Price rises, stock shortages, quality issues, staff allocations can create a divide in the priorities of the buyer and seller. Where does the typical Japanese salesperson plonk themselves down? Right in the buyer’s camp. They become advocates for the buyer’s interests over the firm’s interests and this can create tremendous friction inside the organisation.
As we know, in Japan the buyer is not a royal, an aristo or a King. The buyer is a deity, a God and that changes things up considerably. As the boss, you can hand out the orders but that doesn’t mean the salespeople are going to compromise their relationship with the buyer aka God, to keep you happy. They are thinking about their bonus or commission and the lifetime value of that client.
In that equation, the boss’s views and interests are mildly interesting, but not arresting. So boss orders are issued like confetti and then the Great Obfuscation commences. Delays, excuses, detours and ninja like silence start cropping up. The sales staff can always rely on the boss to get distracted and be so time poor that they never get around to following up at all, or at least for some considerable time. With multinational firms, with any luck, the boss will get transferred or fired and the coast will be clear again. Or the market shifts, or the currency moves and the whole point becomes moot. The salesperson rule is keep your helmet pulled down tight and low and dig a bit deeper into the foxhole, waiting for the boss order barrage to die down.

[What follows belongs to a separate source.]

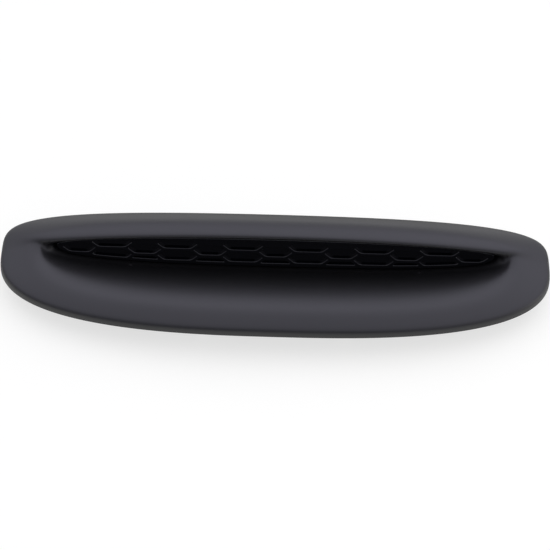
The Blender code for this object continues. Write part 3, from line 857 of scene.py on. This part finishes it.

So as the boss, how do we navigate between ensuring the salespeople take brilliant care of the client, without sending the firm to the edge of bankruptcy? We have to become much better time managers, because that is the key to following up and keeping track of the change you have initiated. We need to keep a note somewhere of what was discussed, what was requested and then some milestones to check against for progress. It could be electronic reminders or something analog, it doesn’t matter, as long as it works for you, but do it.

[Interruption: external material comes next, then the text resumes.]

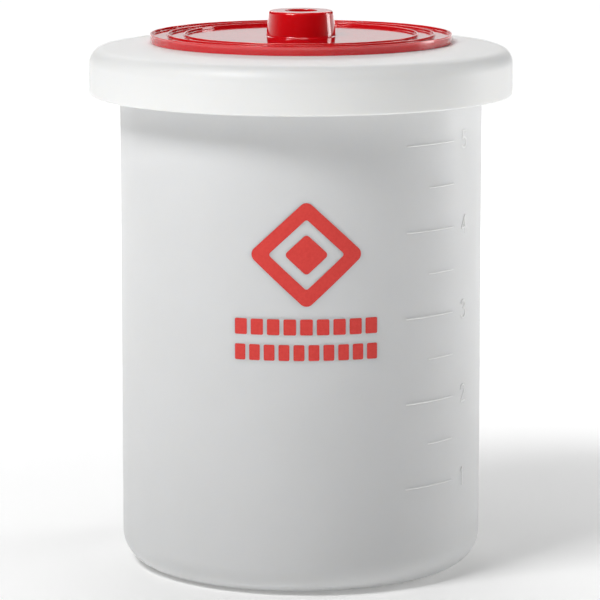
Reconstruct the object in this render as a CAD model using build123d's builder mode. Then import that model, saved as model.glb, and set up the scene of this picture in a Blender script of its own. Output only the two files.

Coaching is one of the victims of tech today. Tech is supposed to give us all more time. It hasn’t. Everyone is so busy, including the boss, that the time is not created for coaching sales staff. If we want the salesperson to go down there to the client and deliver some distasteful news, they may need some help on how to handle that interview. Imagine asking a Japanese salesperson who has spent an entire career agreeing to everything the client wants, to head over to the buyer’s office and tell them “no” or the new price has been increased to “x”.
They are just not trained for that and have no clue how to do it. This is where they need help and the busy, busy bee boss has to pony up the time for them to help have that difficult negotiation.

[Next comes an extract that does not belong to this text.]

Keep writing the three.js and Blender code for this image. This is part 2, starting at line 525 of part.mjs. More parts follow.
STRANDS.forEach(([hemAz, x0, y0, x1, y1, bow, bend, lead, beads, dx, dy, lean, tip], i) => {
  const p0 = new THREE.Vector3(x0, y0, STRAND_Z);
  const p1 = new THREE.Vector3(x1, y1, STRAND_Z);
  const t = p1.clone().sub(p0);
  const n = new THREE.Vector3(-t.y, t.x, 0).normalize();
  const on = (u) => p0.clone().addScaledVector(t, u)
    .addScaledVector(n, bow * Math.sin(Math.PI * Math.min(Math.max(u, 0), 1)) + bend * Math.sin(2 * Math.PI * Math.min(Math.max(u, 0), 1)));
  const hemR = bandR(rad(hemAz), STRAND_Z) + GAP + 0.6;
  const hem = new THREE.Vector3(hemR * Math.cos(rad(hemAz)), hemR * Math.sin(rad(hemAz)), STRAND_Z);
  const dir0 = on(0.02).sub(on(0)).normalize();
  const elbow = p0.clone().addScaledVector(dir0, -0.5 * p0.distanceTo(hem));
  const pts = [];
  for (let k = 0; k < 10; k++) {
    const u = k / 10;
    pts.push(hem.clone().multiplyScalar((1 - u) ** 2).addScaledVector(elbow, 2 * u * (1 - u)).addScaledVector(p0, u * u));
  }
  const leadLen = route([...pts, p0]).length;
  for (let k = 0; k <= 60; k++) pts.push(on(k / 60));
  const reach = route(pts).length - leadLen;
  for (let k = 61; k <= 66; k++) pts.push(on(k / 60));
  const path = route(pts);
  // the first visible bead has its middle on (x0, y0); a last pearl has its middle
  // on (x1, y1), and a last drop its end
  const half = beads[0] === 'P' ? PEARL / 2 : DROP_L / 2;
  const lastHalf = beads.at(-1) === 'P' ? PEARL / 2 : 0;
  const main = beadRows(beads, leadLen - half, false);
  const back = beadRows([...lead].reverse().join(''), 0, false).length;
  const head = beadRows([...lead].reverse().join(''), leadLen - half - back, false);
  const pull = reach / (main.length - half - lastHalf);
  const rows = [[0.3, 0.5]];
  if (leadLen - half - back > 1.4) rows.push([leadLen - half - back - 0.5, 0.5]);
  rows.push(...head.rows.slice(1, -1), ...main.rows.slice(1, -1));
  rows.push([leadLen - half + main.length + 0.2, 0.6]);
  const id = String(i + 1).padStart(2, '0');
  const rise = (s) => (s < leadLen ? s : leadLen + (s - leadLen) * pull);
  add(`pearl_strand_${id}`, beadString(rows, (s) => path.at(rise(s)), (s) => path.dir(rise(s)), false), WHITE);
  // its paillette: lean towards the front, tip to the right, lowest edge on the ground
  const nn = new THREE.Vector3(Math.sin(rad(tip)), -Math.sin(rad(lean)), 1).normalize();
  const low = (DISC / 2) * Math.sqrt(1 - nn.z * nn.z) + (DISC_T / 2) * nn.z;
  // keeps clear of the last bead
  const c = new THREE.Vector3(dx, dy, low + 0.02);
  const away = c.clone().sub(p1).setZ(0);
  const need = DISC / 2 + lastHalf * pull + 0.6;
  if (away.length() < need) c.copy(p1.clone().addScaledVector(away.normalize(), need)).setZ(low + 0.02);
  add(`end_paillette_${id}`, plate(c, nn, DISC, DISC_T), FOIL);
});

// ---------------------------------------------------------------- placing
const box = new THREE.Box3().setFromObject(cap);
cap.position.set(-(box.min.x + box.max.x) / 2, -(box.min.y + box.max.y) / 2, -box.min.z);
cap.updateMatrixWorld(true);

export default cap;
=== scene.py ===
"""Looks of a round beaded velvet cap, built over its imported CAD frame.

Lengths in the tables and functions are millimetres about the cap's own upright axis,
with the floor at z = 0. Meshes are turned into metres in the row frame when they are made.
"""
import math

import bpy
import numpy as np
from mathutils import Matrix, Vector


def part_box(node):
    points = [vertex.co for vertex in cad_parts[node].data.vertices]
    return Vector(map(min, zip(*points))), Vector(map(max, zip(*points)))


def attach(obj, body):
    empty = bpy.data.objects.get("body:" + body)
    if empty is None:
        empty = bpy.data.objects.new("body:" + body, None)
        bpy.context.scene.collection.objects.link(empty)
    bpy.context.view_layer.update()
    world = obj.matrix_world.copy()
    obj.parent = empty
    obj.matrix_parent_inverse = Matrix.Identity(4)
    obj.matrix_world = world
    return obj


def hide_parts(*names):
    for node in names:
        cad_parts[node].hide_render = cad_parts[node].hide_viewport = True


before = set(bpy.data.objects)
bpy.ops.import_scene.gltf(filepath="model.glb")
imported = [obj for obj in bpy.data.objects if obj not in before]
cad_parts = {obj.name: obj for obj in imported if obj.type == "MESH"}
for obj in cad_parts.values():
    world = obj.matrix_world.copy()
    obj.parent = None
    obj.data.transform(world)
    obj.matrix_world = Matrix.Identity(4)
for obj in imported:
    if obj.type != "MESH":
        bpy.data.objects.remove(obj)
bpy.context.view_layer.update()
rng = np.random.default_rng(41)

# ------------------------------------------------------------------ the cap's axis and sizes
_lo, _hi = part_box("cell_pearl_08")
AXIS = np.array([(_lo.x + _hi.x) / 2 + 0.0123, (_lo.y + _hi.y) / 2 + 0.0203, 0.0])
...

Depending on the situation, it may be time for the boss to go and speak with the client. Hierarchy is important in Japan and having the more senior person turn up, is a mark of respect which the buyer in Japan will appreciate. It won’t make them any happier about the bad news, but at least they feel their due was given. The salespeople will appreciate it too, because it allows them to keep their relationship with the buyer and heap all the blame on their mad dog, crazy, gaijin boss.
The answer is simple and complex at the same time - encourage a sharp client focus by the salespeople, but keep that tempered within the interests of the firm, by making your time available to follow up, coach or intervene.